We account for the trusts for which we are the sole beneficiary as long-term “Other assets” in our Condensed Consolidated Balance Sheet. We reflect our interests in the unrealized gains and losses on available-for-sale securities held by these trusts as a component of “Accumulated other comprehensive income.” These trusts had a fair value of $128 million at June 30, 2014 and $125 million at December 31, 2013. Our interests in the trusts that have been established for the benefit of both the Company and the host community in which we operate are accounted for as investments in unconsolidated entities and receivables.
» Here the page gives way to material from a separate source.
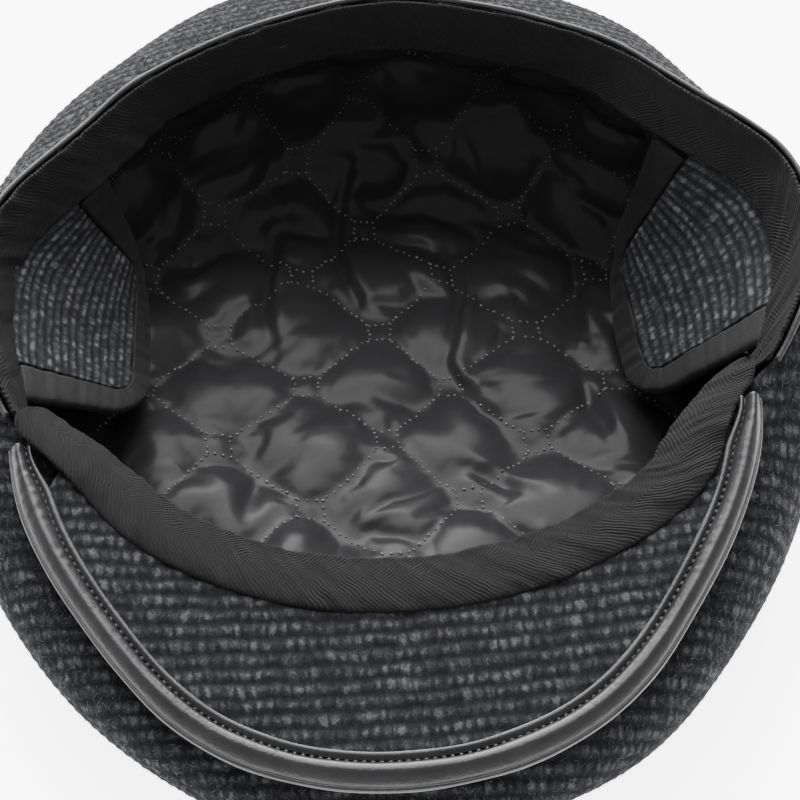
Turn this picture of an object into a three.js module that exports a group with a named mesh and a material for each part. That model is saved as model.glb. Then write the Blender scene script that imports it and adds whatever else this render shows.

These amounts are recorded in “Other receivables,” “Investments in unconsolidated entities” and long-term “Other assets” in our Condensed Consolidated Balance Sheet, as appropriate. Our investments and receivables related to these trusts had an aggregate carrying value of $112 million and $110 million as of June 30, 2014 and December 31, 2013, respectively.

As the party with primary responsibility to fund the related final capping, closure, post-closure or environmental remediation activities, we are exposed to risk of loss as a result of potential changes in the fair value of the assets of the trust. The fair value of trust assets can fluctuate due to (i) changes in the market value of the investments held by the trusts and (ii) credit risk associated with trust receivables. Although we are exposed to changes in the fair value of the trust assets, we currently expect the trust funds to continue to meet the statutory requirements for which they were established.